■ Task instructions: Gather all lines in the data that hold the string "context".
+++
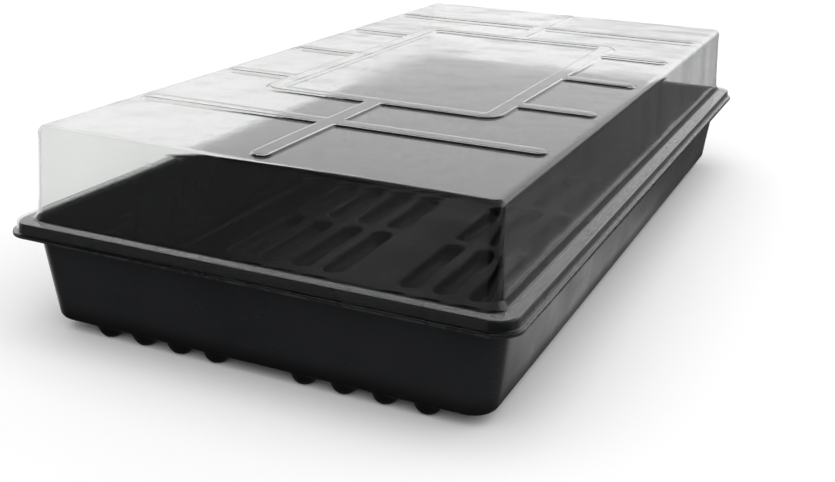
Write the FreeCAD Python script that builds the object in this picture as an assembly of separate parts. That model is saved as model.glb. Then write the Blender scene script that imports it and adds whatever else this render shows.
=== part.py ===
import FreeCAD, Part
import math
import os

# Humidity dome tray: a formed plastic growing tray and the clear dome that lifts off it.
# Millimetres. X runs across the width, Y along the length, Z up. The origin is under the
# middle of the tray, on the plane that its foot channels stand on.
# An inset is a distance in from the lip's outer edge, the same on all four sides.

# Outside of the rim
RIM_WIDTH = 279.4
RIM_LENGTH = 542.8
LIP_CORNER = 14.0

# Tray
TRAY_HEIGHT = 62.0
TRAY_SHEET = 1.0
FOOT_HEIGHT = 6.4
TRAY_LIP_TOP = 56.6
TRAY_SKIRT_FOOT_INSET = 2.9
TRAY_SKIRT_TOP_INSET = 3.4
TRAY_WALL_TOP_INSET = 9.0
TRAY_WALL_FOOT_INSET = 15.0
TRAY_WALL_TOP_CORNER = 14.0
TRAY_WALL_FOOT_CORNER = 13.0
TRAY_FOOT_ROUND = 4.0

# Channels pressed down into the tray's floor; their undersides are its feet
CHANNEL_RADIUS = 7.15
CHANNEL_PITCH = 22.1
CHANNELS_IN_GROUP = 4
GROUP_CENTRE = 58.5
CHANNEL_RUN_PITCH = 90.0
CHANNEL_GAP = 9.0
CHANNEL_END = 255.0
CHANNEL_BREAKS = 4

# Dome
DOME_SHEET = 0.5
SEAT_GAP = 0.35
DOME_TOP = 112.0
DOME_LIP_INSET = 0.2
DOME_SKIRT_FOOT_INSET = 2.05
DOME_SKIRT_TOP_INSET = 2.6
DOME_STEP_FOOT_INSET = 9.5
DOME_STEP_TOP_INSET = 11.7
DOME_STEP_TOP = 67.0
DOME_WALL_TOP_INSET = 14.0
DOME_STEP_CORNER = 8.0
DOME_WALL_CORNER = 6.5
DOME_TOP_ROUND = 4.5

# Stiffening ribs raised on the dome's top
RIB_HEIGHT = 1.3
RIB_BASE_WIDTH = 12.6
RIB_TOP_WIDTH = 9.4
FRAME_HALF_WIDTH = 69.0
FRAME_HALF_LENGTH = 120.0
FRAME_CORNER = 8.0
SPINE_TIP = 250.0
CROSS_RIB_Y = 175.0
SIDE_RIB_PITCH = 87.0
SIDE_RIB_TIP = 119.5

# How far two joined or cut solids reach through each other
PASS = 0.4
CHANNEL_PASS = 2.5


def polar(x, y, z, radius, degrees):
    """Point at an angle round the centre (x, y)."""
    turn = math.radians(degrees)
    return FreeCAD.Vector(x + radius * math.cos(turn), y + radius * math.sin(turn), z)


def round_loop(half_x, half_y, corner, z):
    """Closed rectangle with round corners, centred on the Z axis."""
    middle_x = half_x - corner
    middle_y = half_y - corner
    centres = [(middle_x, middle_y), (-middle_x, middle_y), (-middle_x, -middle_y), (middle_x, -middle_y)]
    arcs = []
    for index, (x, y) in enumerate(centres):
        arcs.append([polar(x, y, z, corner, 90 * index + turn) for turn in (0, 45, 90)])
    edges = []
    for index, (first, middle, last) in enumerate(arcs):
        following = arcs[(index + 1) % len(arcs)][0]
        edges.append(Part.Arc(first, middle, last).toShape())
        edges.append(Part.makeLine(last, following))
    return Part.Wire(edges)


def rim_solid(levels):
    """Solid through rounded rectangles, each given as (inset, corner radius, height)."""
    loops = []
    for inset, corner, z in levels:
        loops.append(round_loop(RIM_WIDTH / 2 - inset, RIM_LENGTH / 2 - inset, corner, z))
    return Part.makeLoft(loops, True, True)


def round_edges_at(solid, z, radius):
    """Fillet the loop of edges that lies at one height."""
    edges = []
    for edge in solid.Edges:
        box = edge.BoundBox
        if abs(box.ZMin - z) < 0.01 and abs(box.ZMax - z) < 0.01:
            edges.append(edge)
    return solid.makeFillet(radius, edges)


def stadium(start, end, half_width, z):
    """Closed loop with two straight sides and half-round ends, about a line in the XY plane."""
    first = FreeCAD.Vector(start[0], start[1], z)
    last = FreeCAD.Vector(end[0], end[1], z)
    along = (last - first).normalize() * half_width
    across = FreeCAD.Vector(-along.y, along.x, 0)
    edges = [
        Part.makeLine(first - across, last - across),
        Part.Arc(last - across, last + along, last + across).toShape(),
        Part.makeLine(last + across, first + across),
        Part.Arc(first + across, first - along, first - across).toShape(),
    ]
    return Part.Wire(edges)


def slab(z_low, z_high):
    """Block larger than the part between two heights."""
    corner = FreeCAD.Vector(-RIM_WIDTH, -RIM_LENGTH, z_low)
    return Part.makeBox(2 * RIM_WIDTH, 2 * RIM_LENGTH, z_high - z_low, corner)


# ---------------------------------------------------------------- tray

def tray_wall_inset(z):
    """Inset of the drafted wall's outer face at a height."""
    share = (z - FOOT_HEIGHT) / (TRAY_HEIGHT - FOOT_HEIGHT)
    return TRAY_WALL_FOOT_INSET + share * (TRAY_WALL_TOP_INSET - TRAY_WALL_FOOT_INSET)


def tray_basin(offset, z_top):
    """Solid bounded by the basin's wall and floor, drawn in by an offset from its outside."""
    z_floor = FOOT_HEIGHT + offset
    levels = [
        (tray_wall_inset(z_floor) + offset, TRAY_WALL_FOOT_CORNER - offset, z_floor),
        (tray_wall_inset(z_top) + offset, TRAY_WALL_TOP_CORNER - offset, z_top),
    ]
    return round_edges_at(rim_solid(levels), z_floor, TRAY_FOOT_ROUND - offset)


def tray_rim():
    """Rim turned outward and down from the basin's top edge, ending in a flat lip."""
    lip_underside = TRAY_LIP_TOP - TRAY_SHEET
    lip = rim_solid([(0, LIP_CORNER, lip_underside), (0, LIP_CORNER, TRAY_LIP_TOP)])
    skirt = rim_solid([
        (TRAY_SKIRT_FOOT_INSET, LIP_CORNER - TRAY_SKIRT_FOOT_INSET, lip_underside),
        (TRAY_SKIRT_TOP_INSET, LIP_CORNER - TRAY_SKIRT_TOP_INSET, TRAY_HEIGHT),
    ])
    foot_inset = TRAY_SKIRT_FOOT_INSET + TRAY_SHEET
    top_inset = TRAY_SKIRT_TOP_INSET + TRAY_SHEET
    hollow = rim_solid([
        (foot_inset, LIP_CORNER - foot_inset, lip_underside - PASS),
        (top_inset, LIP_CORNER - top_inset, TRAY_HEIGHT - TRAY_SHEET),
    ])
    return lip.fuse(skirt).cut(hollow)


def channel_runs():
    """Start and end of each run of channel along the length, between the flat breaks."""
    first_break = -CHANNEL_RUN_PITCH * (CHANNEL_BREAKS - 1) / 2
    starts = [-CHANNEL_END]
    ends = []
    for index in range(CHANNEL_BREAKS):
        middle = first_break + index * CHANNEL_RUN_PITCH
        ends.append(middle - CHANNEL_GAP / 2)
        starts.append(middle + CHANNEL_GAP / 2)
    ends.append(CHANNEL_END)
    return list(zip(starts, ends))


def channel_columns():
    """Places of the channels across the width, in two groups beside a flat middle strip."""
    columns = []
    for side in (-1, 1):
        for index in range(CHANNELS_IN_GROUP):
            offset = (index - (CHANNELS_IN_GROUP - 1) / 2) * CHANNEL_PITCH
            columns.append(side * GROUP_CENTRE + offset)
    return columns


def channel_run(length, radius, z_low, z_high):
    """Half-round trough with ball ends and a flat bottom, from the origin along +Y."""
    start = FreeCAD.Vector(0, radius, FOOT_HEIGHT)
    end = FreeCAD.Vector(0, length - radius, FOOT_HEIGHT)
    tube = Part.makeCylinder(radius, (end - start).Length, start, FreeCAD.Vector(0, 1, 0))
    round_bar = tube.fuse([Part.makeSphere(radius, start), Part.makeSphere(radius, end)])
    trough = round_bar.common(slab(z_low, FOOT_HEIGHT))
    rim = Part.Face(stadium((0, start.y), (0, end.y), radius, FOOT_HEIGHT))
    return trough.fuse(rim.extrude(FreeCAD.Vector(0, 0, z_high - FOOT_HEIGHT)))


def all_channels(inward, z_low, z_high):
    """Every channel, with its surface drawn in by a distance from the channel's outside."""
    solids = []
    for start, end in channel_runs():
        run = channel_run(end - start - 2 * inward, CHANNEL_RADIUS - inward, z_low, z_high)
        for x in channel_columns():
            solids.append(run.translated(FreeCAD.Vector(x, start + inward, 0)))
    return solids


def grow_tray():
    """Basin of one even sheet, with its rim and its floor channels."""
    outside = tray_basin(0, TRAY_HEIGHT)
    inside = tray_basin(TRAY_SHEET, TRAY_HEIGHT + PASS)
    feet = all_channels(0, 0, FOOT_HEIGHT + CHANNEL_PASS)
    hollows = all_channels(TRAY_SHEET, TRAY_SHEET, FOOT_HEIGHT + TRAY_SHEET + CHANNEL_PASS)
    body = outside.fuse([tray_rim()] + feet)
    return body.cut([inside] + hollows).removeSplitter()


# ---------------------------------------------------------------- dome

def dome_cover(offset, z_foot):
    """Solid bounded by the dome's wall and top, drawn in by an offset from its outside."""
    flange_top = TRAY_HEIGHT + SEAT_GAP + DOME_SHEET
    z_top = DOME_TOP - offset
    levels = [
        (DOME_STEP_FOOT_INSET + offset, DOME_STEP_CORNER - offset, z_foot),
        (DOME_STEP_FOOT_INSET + offset, DOME_STEP_CORNER - offset, flange_top - offset),
        (DOME_STEP_TOP_INSET + offset, DOME_WALL_CORNER - offset, DOME_STEP_TOP - offset),
        (DOME_WALL_TOP_INSET + offset, DOME_WALL_CORNER - offset, z_top),
    ]
    return round_edges_at(rim_solid(levels), z_top, DOME_TOP_ROUND - offset)


def dome_rim():
    """Flange that sits over the tray's rim, with a skirt and a flat lip outside it."""
    lip_underside = TRAY_LIP_TOP + SEAT_GAP
    flange_underside = TRAY_HEIGHT + SEAT_GAP
    flange_top = flange_underside + DOME_SHEET
    lip = rim_solid([
        (DOME_LIP_INSET, LIP_CORNER - DOME_LIP_INSET, lip_underside),
        (DOME_LIP_INSET, LIP_CORNER - DOME_LIP_INSET, lip_underside + DOME_SHEET),
    ])
    skirt = rim_solid([
        (DOME_SKIRT_FOOT_INSET, LIP_CORNER - DOME_SKIRT_FOOT_INSET, lip_underside),
        (DOME_SKIRT_TOP_INSET, LIP_CORNER - DOME_SKIRT_TOP_INSET, flange_top),
    ])
    foot_inset = DOME_SKIRT_FOOT_INSET + DOME_SHEET
    top_inset = DOME_SKIRT_TOP_INSET + DOME_SHEET
    hollow = rim_solid([
        (foot_inset, LIP_CORNER - foot_inset, lip_underside - PASS),
        (foot_inset, LIP_CORNER - foot_inset, lip_underside),
        (top_inset, LIP_CORNER - top_inset, flange_underside),
    ])
    return lip.fuse(skirt).cut(hollow)


def straight_rib(start, end, inward, z_low, z_high):
    """Raised rib along a line, with sloping sides and half-round ends."""
    base = stadium(start, end, RIB_BASE_WIDTH / 2 - inward, z_low)
    top = stadium(start, end, RIB_TOP_WIDTH / 2 - inward, z_high)
    return Part.makeLoft([base, top], True, True)


def frame_rib(inward, z_low, z_high):
    """Raised rib round a rectangle with round corners."""
    base = RIB_BASE_WIDTH / 2 - inward
    top = RIB_TOP_WIDTH / 2 - inward
    shells = []
    for side in (1, -1):
        loops = []
        for reach, z in ((side * base, z_low), (side * top, z_high)):
            loops.append(round_loop(
                FRAME_HALF_WIDTH + reach, FRAME_HALF_LENGTH + reach, FRAME_CORNER + reach, z))
        shells.append(Part.makeLoft(loops, True, True))
    return shells[0].cut(shells[1])


def rib_lines():
    """Start and end of each straight rib's middle line, half a rib short of its round tip."""
    spine_end = SPINE_TIP - RIB_BASE_WIDTH / 2
    side_end = SIDE_RIB_TIP - RIB_BASE_WIDTH / 2
    lines = []
    for side in (-1, 1):
        lines.append(((0, side * FRAME_HALF_LENGTH), (0, side * spine_end)))
        lines.append(((-side_end, side * CROSS_RIB_Y), (side_end, side * CROSS_RIB_Y)))
        for row in (-1, 0, 1):
            y = row * SIDE_RIB_PITCH
            lines.append(((side * FRAME_HALF_WIDTH, y), (side * side_end, y)))
    return lines


def all_ribs(inward, z_low, z_high):
    """The whole rib pattern, its surface drawn in by a distance from the ribs' outside."""
    straight = [straight_rib(start, end, inward, z_low, z_high) for start, end in rib_lines()]
    return frame_rib(inward, z_low, z_high).fuse(straight)


def humidity_dome():
    """Clear cover of one even sheet, with its rim and the ribs on its top."""
    lip_underside = TRAY_LIP_TOP + SEAT_GAP
    flange_underside = TRAY_HEIGHT + SEAT_GAP
    outside = dome_cover(0, flange_underside)
    inside = dome_cover(DOME_SHEET, lip_underside)
    ribs = all_ribs(0, DOME_TOP - DOME_SHEET, DOME_TOP + RIB_HEIGHT)
    grooves = all_ribs(DOME_SHEET, DOME_TOP - 2 * DOME_SHEET, DOME_TOP + RIB_HEIGHT - DOME_SHEET)
    body = outside.fuse([dome_rim(), ribs])
    return body.cut([inside, grooves]).removeSplitter()


os.makedirs("parts", exist_ok=True)
for name, solid in (("grow_tray", grow_tray()), ("humidity_dome", humidity_dome())):
    box = solid.BoundBox
    print(name, "valid", solid.isValid(), "solids", len(solid.Solids), "faces", len(solid.Faces),
          "volume cm3", round(solid.Volume / 1000, 1))
    print("  from", round(box.XMin, 2), round(box.YMin, 2), round(box.ZMin, 2),
          "to", round(box.XMax, 2), round(box.YMax, 2), round(box.ZMax, 2))
    solid.exportStep(os.path.join("parts", name + ".step"))
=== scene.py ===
import math

import bpy
import numpy as np
from mathutils import Matrix, Vector


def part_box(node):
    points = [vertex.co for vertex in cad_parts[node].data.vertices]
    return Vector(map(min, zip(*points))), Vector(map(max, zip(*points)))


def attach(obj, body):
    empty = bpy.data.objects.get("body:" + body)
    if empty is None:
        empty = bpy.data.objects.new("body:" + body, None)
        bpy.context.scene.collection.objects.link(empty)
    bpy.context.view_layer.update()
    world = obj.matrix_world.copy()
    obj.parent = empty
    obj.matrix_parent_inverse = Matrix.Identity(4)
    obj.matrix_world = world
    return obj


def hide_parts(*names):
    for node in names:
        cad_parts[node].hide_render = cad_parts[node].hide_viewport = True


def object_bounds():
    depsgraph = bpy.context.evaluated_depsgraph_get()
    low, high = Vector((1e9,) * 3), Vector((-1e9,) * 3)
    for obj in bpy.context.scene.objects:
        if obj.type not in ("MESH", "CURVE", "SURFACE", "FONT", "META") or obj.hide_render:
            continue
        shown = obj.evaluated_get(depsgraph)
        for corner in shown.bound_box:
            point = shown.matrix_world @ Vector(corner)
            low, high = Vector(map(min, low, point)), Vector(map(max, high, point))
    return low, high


# Looks for the humidity dome tray. Metres, Z up, in the CAD model's own frame.
# An inset is a distance in from the lip's outer edge, the same on all four sides.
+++
■ Response for this exercise:
        bpy.context.scene.collection.objects.link(empty)
    bpy.context.view_layer.update()
    depsgraph = bpy.context.evaluated_depsgraph_get()
    for obj in bpy.context.scene.objects:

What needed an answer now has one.